The 1.5 degree target from the Paris 2015 conference and agreement and the connected grandiose “zero carbon” oaths are the great basic illusions.

Unattainable goals are bound to make climate policy a constant failure. Why should the world state of 1850 at the end of the Little Ice Age with a CO2 concentration of 280 ppm represent a natural climate optimum for the environment, health, and nutrition? Furthermore, since the average global temperature has already increased by 1.1 degrees since then, and since the temperature reacts with a delay to today’s CO2 concentration of 415 ppm, the 1.5 degrees would probably also be exceeded, even if the human world were to stand still tomorrow.

The approval of the Energy Act in 2017 was primarily a vote in favor of phasing out nuclear energy. In the VOTO follow-up survey, four out of five respondents expressed a wish for a nuclear-free Switzerland. The images of the reactor explosion in Fukushima were still firmly imprinted on people’s minds. “Hard cases make bad law” is an old political adage that pops up here. We could have learned a lot from the Fukushima hard or even worst case, if we had analyzed the consequences more calmly, instead of announcing an “energy transition” two months after the disaster with the phasing out of nuclear energy. Winston Churchill is credited with observing that security lies in the multitude of variables that are available as options for action. If, based on costless wishes and on vague hopes, a county’s voting population restricts options for action, it must also be prepared to deal with a reality that might behave differently than hoped for.

A counter-experience to Fukushima that could stir up people’s mindset in a similar way favoring a more realistic energy policy, would be an electricity blackout provoking the failure of important systems. Such an event is not unrealistic under the pressures and constraints of the announced energy transition. Relevant warnings can be found in official risk scenarios for Switzerland. With the ongoing and increasing uncoupling from the European electricity network due to Switzerland’s rejection of an institutionally binding general agreement with the EU, these risks are rising. But as long as the perception and the media communication of accidents in the energy sector – not least thanks to the specters “Fukushima” and “Chernobyl” – are so distorted at the expense of nuclear energy, the prevailing opinions in the population should not be overestimated.

Perhaps in a few years we shall see a climate youth on strike who – in contrast to today’s ideologically blind Fridays for Future activists – is calling for an exit from the “nuclear exit.” All to the benefit of ambitious climate targets.

Footnote: Schiller Institute reaction to results:

The big surprise with the No vote over the new Swiss CO2 law was the fact that the majority of young people voted against it. According to the website 20 Minuten website, 54% of those over 65 — that is to say the Boomers — voted in favor of the new law, while 58% of those under 34 voted against it, according to a 20 Minuten and Tamedia survey of 16,249 participants. See report here.

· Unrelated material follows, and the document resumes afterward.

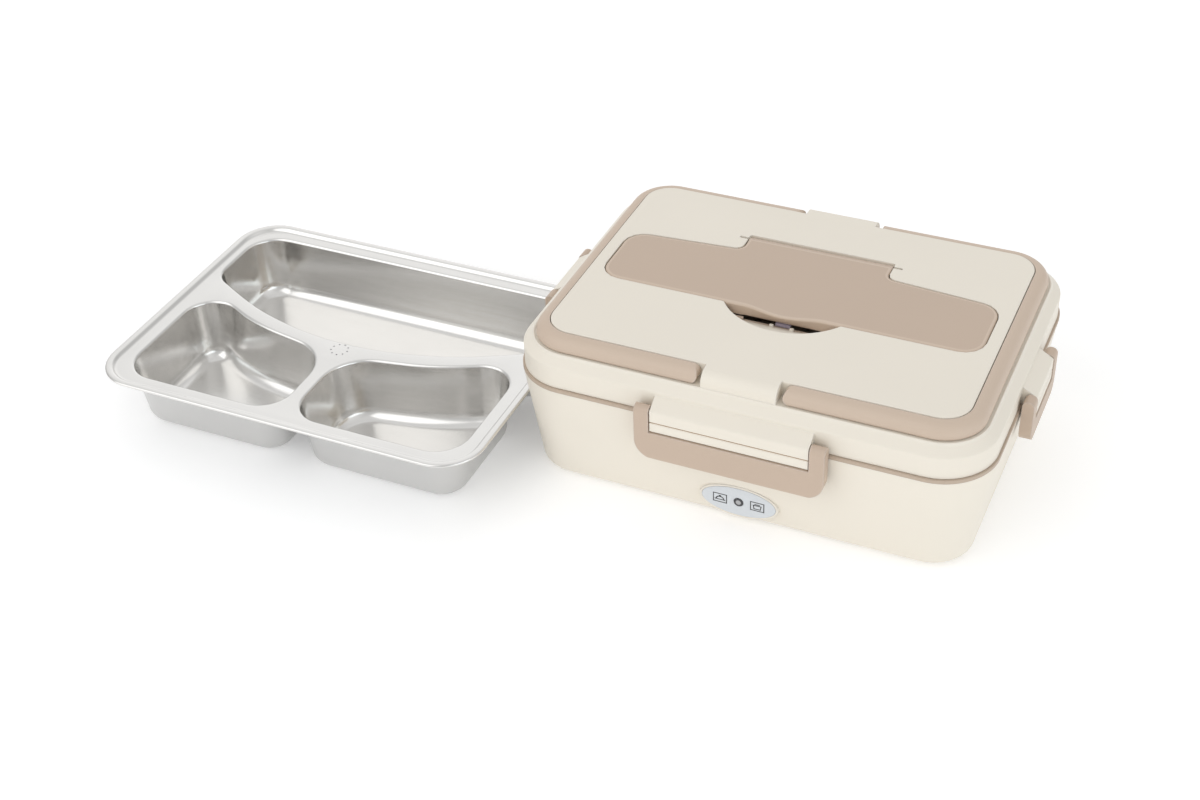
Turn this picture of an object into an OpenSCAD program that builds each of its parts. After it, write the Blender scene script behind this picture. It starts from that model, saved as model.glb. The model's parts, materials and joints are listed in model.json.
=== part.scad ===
/* [Lid] */
// Length of the raised top panel
panel_l = 210; // [190:1:240]
// Depth of the raised top panel, front to back
panel_w = 145; // [135:1:165]
// Corner radius of the top panel
panel_r = 14; // [12:1:18]
// Height of the lid from its lower edge to the panel's top
lid_h = 24.3; // [23:0.1:30]
// Height of the lid's upright skirt
skirt_h = 12.1; // [10:0.1:13]
// Distance of the skirt outside the panel's edge
skirt_out = 14; // [12.5:0.5:16]
// Wall of the lid shell
shell_t = 2.2; // [1.8:0.1:2.6]
// Gap between the lid's lower edge and the base
lid_gap = 0.2; // [0.1:0.1:0.5]

/* [Base] */
// Height of the bay for the heater and the wiring, under the liner
bay_h = 17.5; // [17:0.5:30]
// Distance of the casing's rim outside the panel's edge
base_out = 15; // [13.5:0.5:17]
// Inward lean of the casing's wall, in degrees
base_lean = 8.1; // [4:0.1:9]
// Rounding of the casing's lower edge
base_edge_r = 4; // [3:0.5:5]
// Wall of the base casing
base_t = 2.2; // [1.8:0.1:2.6]
// Thickness of the liner's flange, the line seen under the lid
flange_t = 2; // [1.5:0.1:3]
// Height of the feet
foot_h = 1.5; // [1:0.1:3]

/* [Handles] */
// Width of a handle's section, across the channel
handle_w = 7.05; // [6:0.05:7.2]
// Height of a handle's section
handle_h = 7.2; // [6:0.1:7.6]
// Step from the panel's top down to the handles
handle_drop = 0.5; // [0.3:0.1:1]
// Distance of each handle pivot from the middle
pivot_x = 25; // [24:0.5:32]
// Half width of the middle tabs between the handles
tab_half = 18.7; // [14:0.1:19]

/* [Clasps] */
// Half width between the arms of the front and rear clasps
long_clasp_half = 40; // [30:0.5:48]
// Half width between the arms of the side clasps
side_clasp_half = 17.4; // [14:0.1:25]
// Width of the long clasps' arms
long_arm_w = 7.5; // [6:0.1:9]
// Width of the side clasps' arms
side_arm_w = 6.9; // [5:0.1:9]
// Reach of the long clasps below their pivot
long_reach = 26.5; // [20:0.5:30]
// Reach of the side clasps below their pivot
side_reach = 22; // [18:0.5:28]
// Thickness of a clasp
clasp_t = 6; // [5:0.1:6.2]
// Distance of the clasp pivots outside the panel's edge
clasp_out = 19; // [18.5:0.1:20]

/* [Cutlery cover] */
// Distance of the cover's ends from the panel's ends
cover_end = 7; // [6:0.5:20]
// Front edge of the cover, forward of the middle
cover_front = 20; // [16:0.5:24]
// Back edge of the cover's wings beside the hinge, behind the middle
wing_inner = 27.5; // [24:0.5:30]
// Back edge of the cover's wings at their tips
wing_tip = 22.7; // [20:0.1:27]
// Half width of the cover's hinge leaf
leaf_half = 38.3; // [30:0.1:45]
// Hinge line, behind the middle
hinge_y = 38.5; // [36:0.5:44]
// Rounding of the cover's outer corners
cover_r = 11; // [8:0.5:14]
// Thickness of the cover
cover_t = 2.4; // [2:0.1:2.8]
// Depth of the rim under the cover
cover_rim = 6; // [5:0.1:6.5]
// Depth of the cutlery compartment below the panel's top
tub_depth = 18.2; // [15:0.1:18.4]

/* [Finger scoop] */
// Half length of the scoop along the cover's edge
scoop_half = 30.5; // [25:0.5:40]
// Reach of the scoop in front of the cover
scoop_reach = 16; // [12:0.5:20]
// Depth of the scoop where it meets the cover
scoop_drop = 7.5; // [6.5:0.1:8]

/* [Food tray] */
// Air between the tray's rim and the lid's skirt at each end
tray_end_gap = 6.3; // [5.5:0.1:9]
// Air between the tray's rim and the lid's skirt, front and back
tray_side_gap = 1.3; // [1.1:0.1:4]
// Corner radius of the rim
tray_r = 23; // [22:1:30]
// Height of the tray
tray_h = 37; // [30:0.5:39]
// Width of the rim
rim_w = 5.5; // [4.5:0.1:7]
// Step from the rim down to the web between the compartments
rim_step = 2; // [1.5:0.1:3]
// Thickness of the sheet
sheet_t = 0.8; // [0.6:0.1:1.2]
// Width of the web between the two front compartments
web_w = 5; // [4:0.5:12]
// Draft of the compartments' walls over their height
cup_draft = 5; // [3:0.5:8]
// Fillet around the compartments' floors
cup_fillet = 8; // [6:0.5:10]
// Gap between the tray and the box beside it
tray_gap = 0.8; // [0.5:0.1:30]
// Distance from the box's middle to the tray's middle, forward
tray_y = 55; // [30:1:80]

/* [Heater] */
// Distance of the heating plate's ends from the liner's rounded wall
plate_end_gap = 11.8; // [4:0.1:30]
// Distance of the heating plate's long sides from the liner's rounded wall
plate_side_gap = 14.3; // [4:0.1:20]
// Thickness of the heating plate
plate_t = 3; // [2:0.1:3.2]
// Length of the heating element
heater_l = 70; // [50:1:80]
// Width of the heating element
heater_w = 22; // [18:1:24]
// Thickness of the heating element
heater_t = 4.5; // [4:0.1:5]
// Radius of the thermostat
thermostat_r = 8; // [6:0.1:9]

/* [Front panel] */
// Half length of the oval panel
oval_half_l = 19; // [16:0.5:21]
// Half height of the oval panel
oval_half_h = 8.1; // [7:0.1:8.5]
// Height of the oval's centre above the ground
oval_z = 14.1; // [13.5:0.1:15]
// Offset of the oval's centre to the right
oval_x = 2; // [-5:0.5:10]
// Radius of the button
button_r = 2.35; // [1.8:0.05:2.6]
// Travel of the button
button_travel = 0.8; // [0.4:0.1:1]

/* [Power inlet] */
// Length of the socket's opening
socket_l = 17; // [15:0.1:18]
// Height of the socket's opening
socket_h = 8.6; // [8:0.1:9]
// Depth of the socket
socket_depth = 11.4; // [10:0.1:12]
// Distance between the contact pins
pin_pitch = 8.6; // [8:0.1:9]

/* [Hidden] */

// Fineness of drawn curves
$fn = 64;
// Straight steps in a small drawn arc
arc_steps = 4;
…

The leading Swiss weekly Weltwoche wrote that the result signaled a “turning point in international climate policy,” a “popular uprising” in which the Swiss electorate rebelled “against the dictates of the elites…. The Swiss are going on a climate strike, just differently than what those in power intended. They want less government action against climate change instead of more.”

The claim that was circulating, that many people voted against the new law because it was not “strong enough” also seems to have not been decisive, according to the survey, since only 2% of the no voters claimed they cast their ballot against it for that reason. According to the survey, fear of higher costs was the main argument against the CO2 law, including among young people.